— Стало быть, все это ничего для тебя не значило?
— Госпожа фон Шёнборн… — начал Ланц строго, и он вскинул руку, остановив сослуживца на полуслове.
— Нет, Дитрих, погоди, — чуть сбавив жесткий тон, возразил Курт негромко. — Постой, я отвечу; это, в конце концов, правилам не претит.
Маргарет впилась в него взглядом — с ожиданием, надеждой, отчаяньем; он вздохнул:
— Для меня все, что было, значило и значит много.
Курт внезапно осознал, что в эту минуту, когда заговорил о самом основном, о самом болезненном, голос вдруг похолодел совершенно, а главное, никак не выходило понять, отчего — оттого ли, что впрямь все ушло, растаяло, умерло, или же сам собою в нем, Курте Гессе, пробудился следователь, говорящий сейчас всего лишь с арестованной…
— Это были лучшие несколько недель в моей жизни.
Слова выстраивались сами, и мысль отмечала, что именно их и нужно говорить, что человек напротив ждет и желает именно этих слов…
— Видеть здесь тебя, говорить то, что говорю — тяжело и неприятно.
И никак не получалось осмыслить, игра ли это, уже привычная и обыденная, или спокойствие его неподдельно.
— Но, — оборонил он, и Маргарет вздрогнула, выпрямившись и вжавшись в себя разом, — это не будет влиять на мои решения. Не от этого будет зависеть моя добросовестность. Я допускаю твою невиновность как вариант, потому что
Маргарет отозвалась не сразу — отведя взгляд, сморгнула влагу с ресниц, дыша осторожно, точно бы пловец, окунувшийся в воду до самого лица, и, наконец, улыбнулась — слабо и напряженно:
— Не так, как я ожидала.
— Но другого ответа ты не получишь, — развел руками Курт. — А теперь, прошу тебя, давай не станем продолжать этот разговор, бесполезный и тяжелый, в первую очередь для тебя. Я буду задавать тебе вопросы, Маргарет, и прошу ответить на них. Ты ведь знаешь сама — для тебя же лучше, чтобы твои ответы были правдой; в последнее время я часто говорил это, но, наверное, никогда еще с такой искренностью. Это — понятно?
— Госпожа фон Шёнборн, — вмешался Ланц, когда ответа не последовало, — хочу также заметить, что уже сегодня в вашем доме в Кёльне и в вашем замке будет проведен обыск. Вы ведь знаете, искать мы умеем. И все, что будет обнаружено, лишь усугубит существующее положение, если вы будете отнекиваться и впредь. Прошу вас, подумайте — ведь то, что вы сделали, не столь страшно, чтобы так упираться. Вам не грозит смерть, не угрожает изгнание, тюрьма или нечто в этом роде, и ваше молчание…

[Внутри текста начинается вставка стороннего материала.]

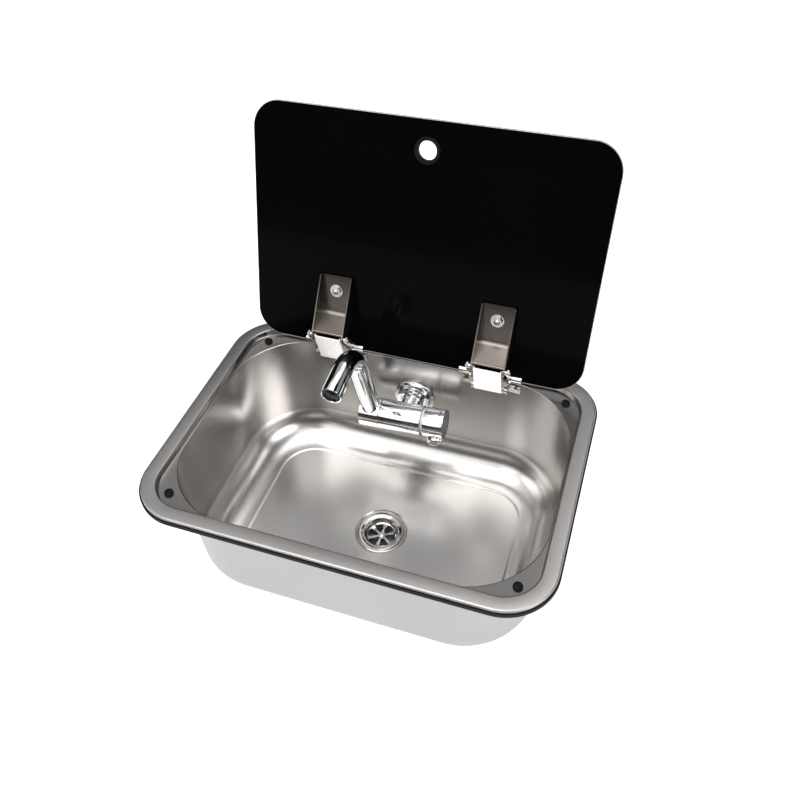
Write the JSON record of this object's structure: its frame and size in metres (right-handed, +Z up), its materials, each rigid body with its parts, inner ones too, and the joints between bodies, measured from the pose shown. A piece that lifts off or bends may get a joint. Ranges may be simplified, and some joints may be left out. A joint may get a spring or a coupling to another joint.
{
  "type": "rv sink with glass lid",
  "caption": "Drop-in rectangular sink bowl with a flush folding glass lid on goose-neck hinges, a fold-down single-lever mixer tap on its rear wall and a basket waste.",
  "frame": {"origin": "centre of the worktop cut-out, in the plane of the worktop's top face on which the rim gasket rests", "axes": "+X to the user's right along the long side, +Y towards the rear wall that carries the tap and lid hinges, +Z up"},
  "size_m": [0.534, 0.4472, 0.5812],
  "materials": {
    "bowl_steel": "pressed stainless sheet, fine brushed grain on the rim and satin inside the bowl",
    "hinge_steel": "bent stainless strip, satin with bright cut edges",
    "black_rubber": "matt black moulded rubber",
    "black_glass": "toughened glass, gloss black and opaque",
    "chrome": "polished chrome plate",
    "brass": "plain turned brass",
    "white_plastic": "moulded off-white plastic",
    "grey_plastic": "moulded dark grey plastic",
    "red_mark": "red temperature mark",
    "blue_mark": "blue temperature mark"
  },
  "bodies": {
    "sink": {"base_screw_left_inner": "hinge_steel", "base_screw_left_outer": "hinge_steel", "base_screw_right_inner": "hinge_steel", "base_screw_right_outer": "hinge_steel", "bumper_front_left": "black_rubber", "bumper_front_right": "black_rubber", "bumper_rear_left": "black_rubber", "bumper_rear_right": "black_rubber", "cartridge": "grey_plastic", "grid_screw": "hinge_steel", "hinge_base_left": "hinge_steel", "hinge_base_right": "hinge_steel", "pivot_pin_left": "hinge_steel", "pivot_pin_right": "hinge_steel", "rim_gasket": "black_rubber", "sink_bowl": "bowl_steel", "stay_rod_left": "chrome", "stay_rod_right": "chrome", "tap_body": "chrome", "tap_lock_nut": "brass", "tap_rose": "chrome", "tap_washer": "black_rubber", "trim_ring": "white_plastic", "waste_body": "grey_plastic", "waste_bridge": "grey_plastic", "waste_flange": "chrome", "waste_grid": "chrome", "waste_seal": "black_rubber"},
    "lid": {"arm_pad_left": "black_rubber", "arm_pad_right": "black_rubber", "arm_rivet_left_inner": "hinge_steel", "arm_rivet_left_outer": "hinge_steel", "arm_rivet_right_inner": "hinge_steel", "arm_rivet_right_outer": "hinge_steel", "cap_nut_left": "hinge_steel", "cap_nut_right": "hinge_steel", "finger_grommet": "black_rubber", "hinge_arm_left": "hinge_steel", "hinge_arm_right": "hinge_steel", "hinge_cheek_left_inner": "hinge_steel", "hinge_cheek_left_outer": "hinge_steel", "hinge_cheek_right_inner": "hinge_steel", "hinge_cheek_right_outer": "hinge_steel", "lid_bolt_left": "hinge_steel", "lid_bolt_right": "hinge_steel", "lid_glass": "black_glass", "stub_axle_left_inner": "chrome", "stub_axle_left_outer": "chrome", "stub_axle_right_inner": "chrome", "stub_axle_right_outer": "chrome"},
    "stay_left": {"stay_left": "hinge_steel"},
    "stay_right": {"stay_right": "hinge_steel"},
    "spout": {"spout": "chrome", "spout_plug": "chrome", "aerator": "white_plastic"},
    "mixer_rotor": {"cartridge_rotor": "white_plastic"},
    "mixer_handle": {"handle": "chrome", "hot_mark": "red_mark", "cold_mark": "blue_mark"}
  },
  "joints": [
    {"name": "lid_hinge", "type": "hinge", "parent": "sink", "child": "lid", "pos_m": [0, 0.164, 0.0124], "axis": [1, 0, 0], "range_deg": [0, 106.75]},
    {"name": "stay_left_swing", "type": "hinge", "parent": "sink", "child": "stay_left", "pos_m": [-0.115, 0.155, -0.006], "axis": [1, 0, 0], "range_deg": [0, 123.84]},
    {"name": "stay_right_swing", "type": "hinge", "parent": "sink", "child": "stay_right", "pos_m": [0.115, 0.155, -0.006], "axis": [1, 0, 0], "range_deg": [0, 123.84]},
    {"name": "spout_fold", "type": "hinge", "parent": "sink", "child": "spout", "pos_m": [0, 0.11973, -0.06899], "axis": [0.9986, 0.0011, 0.0523], "range_deg": [0, 73.7]},
    {"name": "handle_turn", "type": "hinge", "parent": "sink", "child": "mixer_rotor", "pos_m": [0, 0.11973, -0.06899], "axis": [0.9986, 0.0011, 0.0523], "range_deg": [-45, 45]},
    {"name": "handle_tilt", "type": "hinge", "parent": "mixer_rotor", "child": "mixer_handle", "pos_m": [0.03076, 0.11977, -0.06738], "axis": [-0.037, -0.6915, 0.7215], "range_deg": [0, 10]}
  ],
  "couplings": [
    {"joint": "stay_left_swing", "follows": "lid_hinge", "ratio": 1.1582},
    {"joint": "stay_right_swing", "follows": "lid_hinge", "ratio": 1.1582},
    {"joint": "spout_fold", "follows": "lid_hinge", "ratio": 0.68853}
  ]
}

— Вот как? — с внезапным бессильным ожесточением оборвала Маргарет. — А как бы вы себя чувствовали, майстер инквизитор, если бы вам грозила «всего лишь» моя участь? Я не могу запереться лет на пять в монастырь на покаяние, и я не десятилетняя торговка, чтобы позволить себе роскошь быть прилюдно высеченной!
— По-твоему, скрыто, в нашем подвале — лучше? — столь же жестко уточнил Курт, и она вскинула голову, зло улыбнувшись:
— Тебя это возбуждает?
— Брось, Маргарет, — покривился он устало. — Я понимаю, чего ты добиваешься, уводя разговор в сторону. Вскоре весть о твоем аресте дойдет до герцога, и ты надеешься на то, что он не бросит свою единственную племянницу Инквизиции на растерзание. Князь-епископ — вторая твоя надежда; с такой родней, убеждена ты, тебе надо лишь ждать; и ты ждешь. Тянешь время. Пытаешься вывести нас из себя, чтобы на тебя махнули рукой и увели в камеру, а время между тем будет идти. Ты понимаешь, что более жесткие методы к тебе применить нельзя; но, Маргарет —
— Я не стану отвечать, — вдруг тихо, но решительно и твердо сказала она —, словно минуту назад не было готовых вырваться слез в этих глазах, будто голос этот только что не дрожал и не пресекался. — Я имею право требовать дополнительного расследования, и я требую. Я имею право привлечь свидетелей для своей защиты, и требую призвать как свидетеля герцога Рудольфа фон Аусхазена. А до тех пор я не произнесу ни слова.